[Greenbuilding] cost of electric versus natural gas and gasoline
Nick Pine
nick at early.com
Thu Mar 13 14:20:30 CDT 2008
Maureen writes:
>I thought we were encouraging people to build tight, ventilate
>mechanically, and not use any unvented appliances. Am I missing
>something?
As Keith pointed out, there's a difference between "which is cheaper?"

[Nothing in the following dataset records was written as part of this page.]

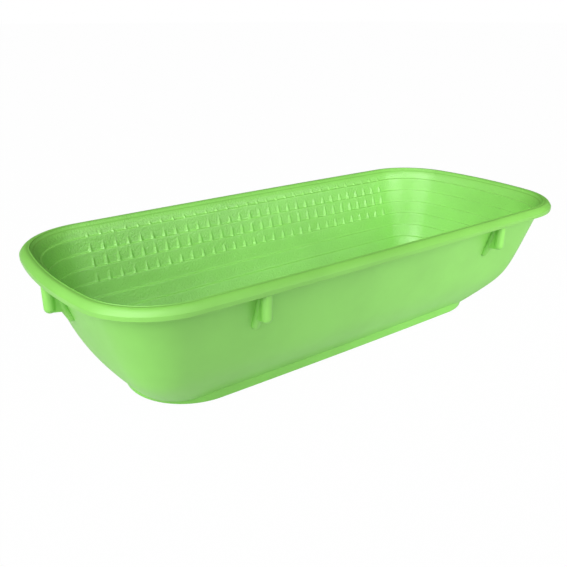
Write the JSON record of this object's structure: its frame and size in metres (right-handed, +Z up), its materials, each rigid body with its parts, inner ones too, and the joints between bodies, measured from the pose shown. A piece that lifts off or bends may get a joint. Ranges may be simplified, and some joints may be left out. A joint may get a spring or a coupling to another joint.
{
  "type": "gold pan",
  "caption": "Rectangular riffled gold pan: deep sloping tray with stepped, ribbed inner walls, a rolled rim, a foot ring and stacking lugs.",
  "frame": {"origin": "on the surface that the pan stands on, at the middle of the foot ring", "axes": "+X along the pan's length, +Y across its width, +Z up out of the pan's mouth"},
  "size_m": [0.35, 0.159, 0.08],
  "materials": {
    "shell_plastic": "bright green polypropylene, fine pebble grain inside, smooth satin outside",
    "rim_plastic": "bright green polypropylene, smooth and semi-gloss",
    "foot_plastic": "bright green polypropylene, smooth satin",
    "lug_plastic": "bright green polypropylene, smooth satin"
  },
  "bodies": {
    "root": {"pan_shell": "shell_plastic", "rolled_rim": "rim_plastic", "foot_ring": "foot_plastic", "stacking_lug_front_left": "lug_plastic", "stacking_lug_front_right": "lug_plastic", "stacking_lug_back_left": "lug_plastic", "stacking_lug_back_right": "lug_plastic", "stacking_lug_left_end": "lug_plastic", "stacking_lug_right_end": "lug_plastic"}
  },
  "joints": []
}
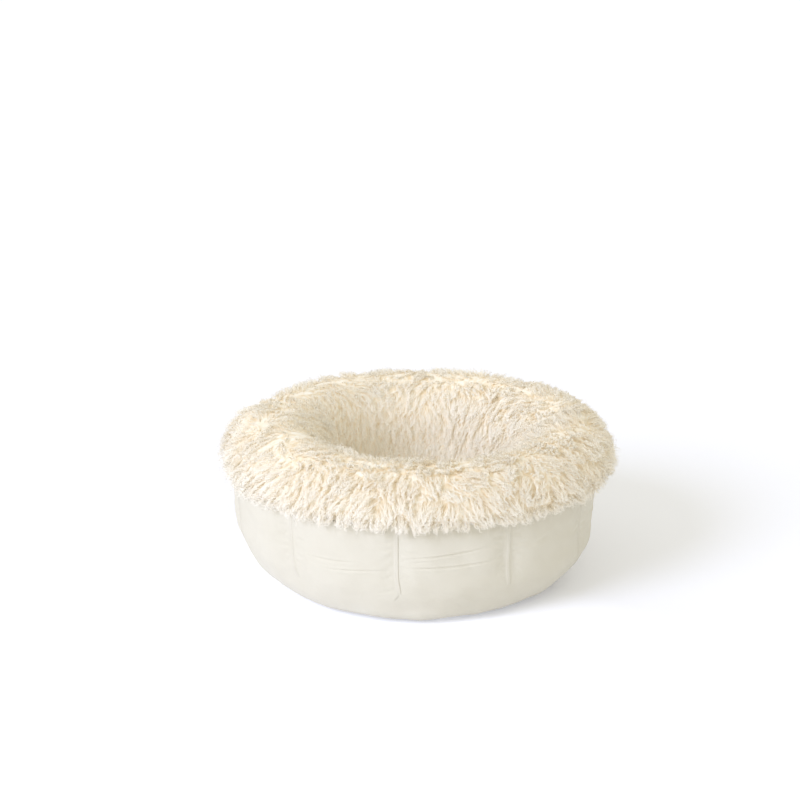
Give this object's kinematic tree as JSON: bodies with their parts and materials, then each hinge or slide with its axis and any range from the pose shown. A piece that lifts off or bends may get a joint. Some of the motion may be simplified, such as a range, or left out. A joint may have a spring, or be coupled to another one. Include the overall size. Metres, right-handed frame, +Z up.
{
  "type": "dog bed",
  "caption": "Round dog bed: a darted cloth wall with a rounded foot, a long-pile rim round a deep hollow, stuffed ring and seat pad inside, and a zip low on the back.",
  "frame": {"origin": "middle of the flat face that stands on the floor", "axes": "+Z up; the front of the bed faces -Y and the zip is on the +Y side"},
  "size_m": [0.614, 0.614, 0.2543],
  "materials": {
    "base_cloth": "woven",
    "piping_cord": "covered cord",
    "brushed_cream_cloth": "brushed",
    "seam_tape": "woven tape",
    "cream_pile": "long curly pile",
    "seat_pile": "long curly pile",
    "lining_cloth": "non-woven",
    "fibre_filling": "loose fibre",
    "zip_tape_cloth": "woven tape",
    "zip_nylon": "satin",
    "zip_metal": "satin"
  },
  "bodies": {
    "bed": {"base_panel": "base_cloth", "base_piping": "piping_cord", "wall_cover": "brushed_cream_cloth", "rim_seam_binding": "seam_tape", "seat_seam_binding": "seam_tape", "rim_fur_cover": "cream_pile", "seat_fur_cover": "seat_pile", "bolster_casing": "lining_cloth", "bolster_filling": "fibre_filling", "seat_casing": "lining_cloth", "seat_filling": "fibre_filling", "zip_tape_upper": "zip_tape_cloth", "zip_tape_lower": "zip_tape_cloth", "zip_coil_upper": "zip_nylon", "zip_coil_lower": "zip_nylon", "zip_closed_stop": "zip_metal", "zip_open_stop": "zip_metal"},
    "slider": {"zip_slider": "zip_metal"},
    "pull": {"zip_pull": "zip_metal"}
  },
  "joints": [
    {"name": "zip_travel", "type": "hinge", "parent": "bed", "child": "slider", "pos_m": [0, 0, 0], "axis": [0, 0, 1], "range_deg": [0, 139.4]},
    {"name": "pull_swing", "type": "hinge", "parent": "slider", "child": "pull", "pos_m": [0.24822, 0.09177, 0.03973], "axis": [0.3468, -0.9379, 0], "range_deg": [-8, 115]}
  ]
}
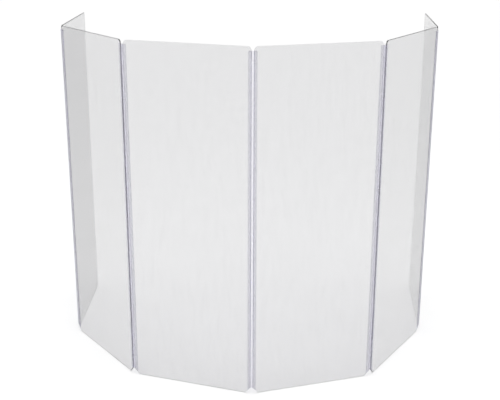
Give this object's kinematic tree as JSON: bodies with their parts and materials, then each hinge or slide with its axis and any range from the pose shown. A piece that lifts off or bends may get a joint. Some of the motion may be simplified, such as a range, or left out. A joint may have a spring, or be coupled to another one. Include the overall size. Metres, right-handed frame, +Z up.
{
  "type": "drum shield",
  "caption": "Free-standing folding screen of clear acrylic panels joined edge to edge by clear full-length hinges, set in a U with an open back and cut-off lower corners for cables.",
  "frame": {"origin": "on the floor, under the middle of the standing shield's box", "axes": "+Z up, -Y the front that faces the audience, +Y the open back, +X to the right as seen from the front"},
  "size_m": [1.944, 1.34, 1.6764],
  "materials": {
    "clear_acrylic": "gloss",
    "rigid_vinyl": "gloss",
    "flexible_vinyl": "satin"
  },
  "bodies": {
    "panel_3_body": {"panel_3": "clear_acrylic", "channel_3_left": "rigid_vinyl", "channel_3_right": "rigid_vinyl"},
    "web_3_4_body": {"web_3_4": "flexible_vinyl"},
    "panel_4_body": {"panel_4": "clear_acrylic", "channel_4_left": "rigid_vinyl", "channel_4_right": "rigid_vinyl"},
    "web_4_5_body": {"web_4_5": "flexible_vinyl"},
    "panel_5_body": {"panel_5": "clear_acrylic", "channel_5_left": "rigid_vinyl", "channel_5_right": "rigid_vinyl"},
    "web_5_6_body": {"web_5_6": "flexible_vinyl"},
    "panel_6_body": {"panel_6": "clear_acrylic", "channel_6_left": "rigid_vinyl"},
    "web_2_3_body": {"web_2_3": "flexible_vinyl"},
    "panel_2_body": {"panel_2": "clear_acrylic", "channel_2_left": "rigid_vinyl", "channel_2_right": "rigid_vinyl"},
    "web_1_2_body": {"web_1_2": "flexible_vinyl"},
    "panel_1_body": {"panel_1": "clear_acrylic", "channel_1_right": "rigid_vinyl"}
  },
  "joints": [
    {"name": "bend_3_4_left", "type": "hinge", "parent": "panel_3_body", "child": "web_3_4_body", "pos_m": [-0.00315, -0.66596, 0.8], "axis": [0, 0, -1], "range_deg": [-72, 108]},
    {"name": "bend_3_4_right", "type": "hinge", "parent": "web_3_4_body", "child": "panel_4_body", "pos_m": [0.0063, -0.66596, 0.8], "axis": [0, 0, -1], "range_deg": [-72, 108]},
    {"name": "bend_4_5_left", "type": "hinge", "parent": "panel_4_body", "child": "web_4_5_body", "pos_m": [0.59035, -0.47619, 0.8], "axis": [0, 0, 1], "range_deg": [-110, 70]},
    {"name": "bend_4_5_right", "type": "hinge", "parent": "web_4_5_body", "child": "panel_5_body", "pos_m": [0.59779, -0.47037, 0.8], "axis": [0, 0, 1], "range_deg": [-110, 70]},
    {"name": "bend_5_6_left", "type": "hinge", "parent": "panel_5_body", "child": "web_5_6_body", "pos_m": [0.92322, 0.05041, 0.8], "axis": [0, 0, -1], "range_deg": [-76, 104]},
    {"name": "bend_5_6_right", "type": "hinge", "parent": "web_5_6_body", "child": "panel_6_body", "pos_m": [0.92614, 0.0594, 0.8], "axis": [0, 0, -1], "range_deg": [-76, 104]},
    {"name": "bend_2_3_right", "type": "hinge", "parent": "panel_3_body", "child": "web_2_3_body", "pos_m": [-0.58719, -0.47619, 0.8], "axis": [0, 0, -1], "range_deg": [-107.5, 72.5]},
    {"name": "bend_2_3_left", "type": "hinge", "parent": "web_2_3_body", "child": "panel_2_body", "pos_m": [-0.59488, -0.4707, 0.8], "axis": [0, 0, -1], "range_deg": [-107.5, 72.5]},
    {"name": "bend_1_2_right", "type": "hinge", "parent": "panel_2_body", "child": "web_1_2_body", "pos_m": [-0.96446, 0.01974, 0.8], "axis": [0, 0, 1], "range_deg": [-71.5, 108.5]},
    {"name": "bend_1_2_left", "type": "hinge", "parent": "web_1_2_body", "child": "panel_1_body", "pos_m": [-0.96746, 0.0287, 0.8], "axis": [0, 0, 1], "range_deg": [-71.5, 108.5]}
  ]
}
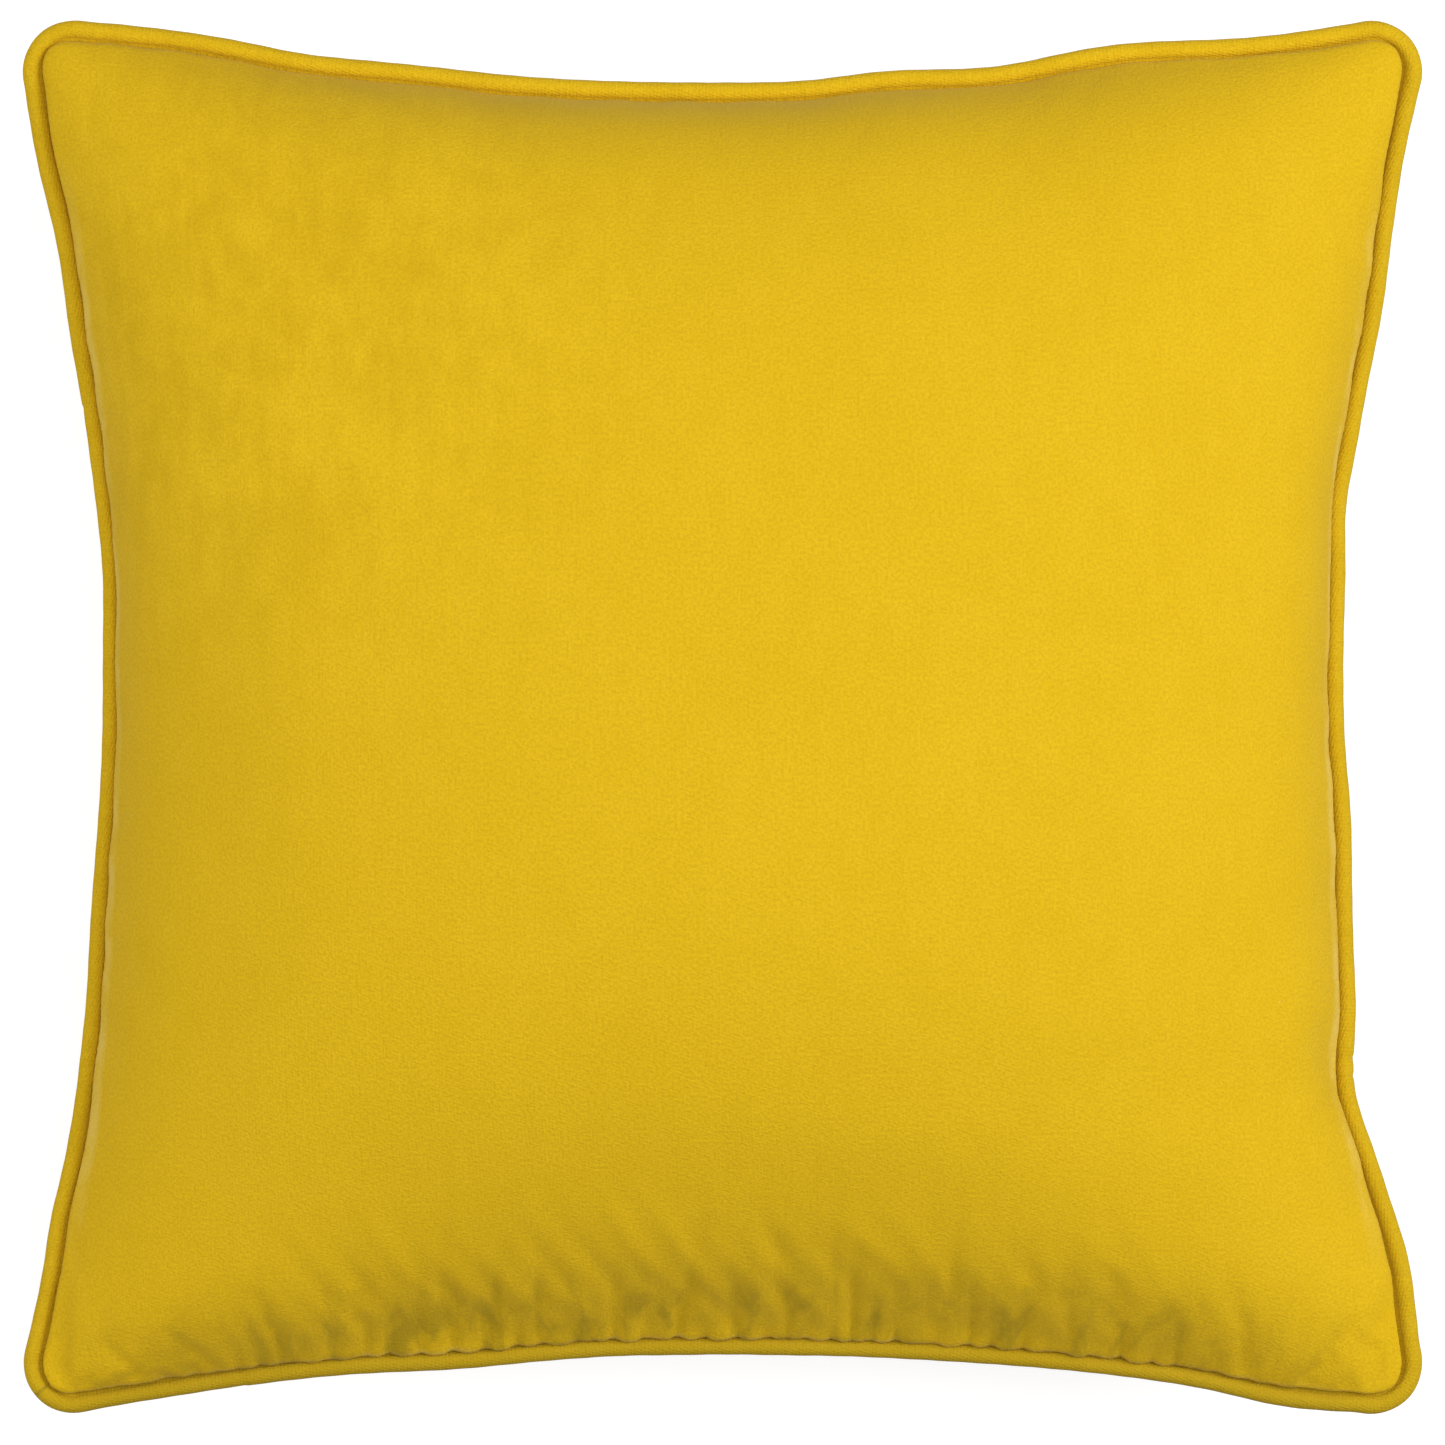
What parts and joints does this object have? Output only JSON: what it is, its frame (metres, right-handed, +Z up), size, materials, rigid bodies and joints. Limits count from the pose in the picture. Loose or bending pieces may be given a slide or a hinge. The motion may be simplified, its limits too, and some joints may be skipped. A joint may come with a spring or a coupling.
{
  "type": "throw pillow",
  "caption": "Square velvet throw pillow with self-piped edges and a concealed bottom zip, over a stuffed pad.",
  "frame": {"origin": "on the surface that the pillow lies on, below the middle of its outline", "axes": "+Z up out of the front face, -Y towards the edge with the zip, +X to the right seen from the front with the zip edge down"},
  "size_m": [0.4396, 0.4374, 0.146],
  "materials": {
    "velvet": "matte",
    "piping_velvet": "matte",
    "cord_cotton": "matte",
    "sewing_thread": "matte",
    "pad_thread": "matte",
    "label_satin": "satin",
    "zip_tape": "matte",
    "zip_coil": "satin",
    "zip_metal": "satin",
    "pad_cotton": "matte",
    "fibre_fill": "matte"
  },
  "bodies": {
    "cushion": {"cover_front": "velvet", "cover_back": "velvet", "piping_sleeve": "piping_velvet", "piping_cord": "cord_cotton", "cover_seam_thread": "sewing_thread", "cover_overlock_thread": "sewing_thread", "care_label": "label_satin", "zip_tape_front": "zip_tape", "zip_tape_back": "zip_tape", "zip_teeth_front": "zip_coil", "zip_teeth_back": "zip_coil", "zip_top_stops": "zip_metal", "zip_bottom_stop": "zip_metal", "zip_thread_front": "sewing_thread", "zip_thread_back": "sewing_thread", "zip_bar_tacks": "sewing_thread", "pad_casing_front": "pad_cotton", "pad_casing_back": "pad_cotton", "pad_filling": "fibre_fill", "pad_seam_thread": "pad_thread", "pad_closing_stitch": "pad_thread"},
    "zip_slider": {"zip_slider": "zip_metal"},
    "zip_pull": {"zip_pull": "zip_metal"}
  },
  "joints": [
    {"name": "zip_travel", "type": "hinge", "parent": "cushion", "child": "zip_slider", "pos_m": [0, -1.28866, 0.064], "axis": [0, 0, 1], "range_deg": [0, 14.83], "deforming": ["zip_teeth_front", "zip_teeth_back"]},
    {"name": "zip_pull_swing", "type": "hinge", "parent": "zip_slider", "child": "zip_pull", "pos_m": [0.14069, -0.2054, 0.0626], "axis": [-0.9917, 0.1288, 0], "range_deg": [-12, 120]}
  ]
}
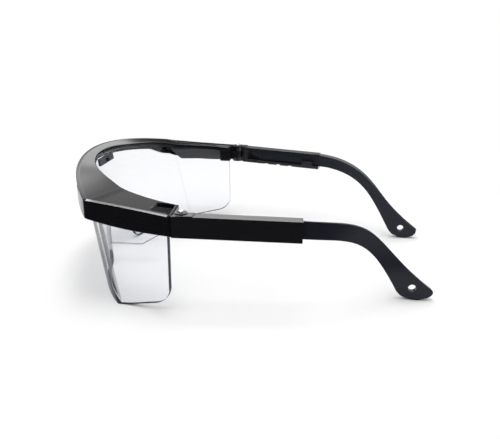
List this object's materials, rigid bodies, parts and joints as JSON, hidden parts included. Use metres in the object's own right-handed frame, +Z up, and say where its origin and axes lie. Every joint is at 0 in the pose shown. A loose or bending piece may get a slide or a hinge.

and "which is healthier and more environmental?" I like sunspace
heating, but...
>Two other alternatives: a) burn natural gas in a $200 unvented heater
>and use a dehumidifier or an $80 window AC with a humidistat indoors to
>condense water vapor, and b) cogenerate heat and electricity with a
>$900 Honda EU2000 generator, which might have a natural gas conversion
>kit. An exhaust hookah can help remove and store heat, and the exhaust
>can depressurize a small enclosure to avoid indoor air pollution, and
>it looks like an EU2000 can be plugged into an active wall socket,
>illegally of course :-)
Unvented gas appliances have been used for many years with no serious
health effects, and they are cheaper to buy ($200 vs $600?) and more
efficient (100%) than (60%?) vented versions and they don't require
chimneys. If everything is working OK, their major pollutant is water
vapor, about 11% of the heat output. We could remove it with some sort
of air-air heat exchanger, but it seems simpler and cheaper to condense
it indoors, ie turn the latent heat into sensible heat. We can still
build tight and ventilate mechancally.
If gas costs $1.50/therm, a $600 vented gas heater might deliver heat
at
$1.50/0.6 = $2.50 per therm. If a $200 unvented version makes 30K Btu/h
for 30K/100Kx$1.50/h = $0.45/h and 3300 Btu/h of that is in the form of
water vapor and turning that back into sensible heat with a 10-SEER
window AC (I bought one for $69 last summer) takes 3300/10 = 0.33 kWh
of
10 cent/kWh electricity worth 3 cents, the total cost is $0.48x100K/30K
= $1.60/therm. Winter humidification is a side benefit, and the AC can
be in a window in summertime. A $4K Empire Mantis 93% condensing gas
fireplace can deliver $1.50/0.93 = $1.61/therm, with a lot more
complexity.
Small Honda cogen seems less economical, with backup electrical power
as
a side-benefit. Burning 1.08 gallons of gasoline or 1.35 therms of
natural gas in 4 hours with good heat exchange might produce 6.4 kWh of
electricity (EU2000's can be paralleled with no special wiring, so grid
sync seems easy) and 113.2K Btu of heat, and it seems likely the EU2000
would last 10,000 hours, which adds about $0.09/h for a total combined
energy cost of about 11 cents/kWh, or 16 cents, with $4/gallon gasoline.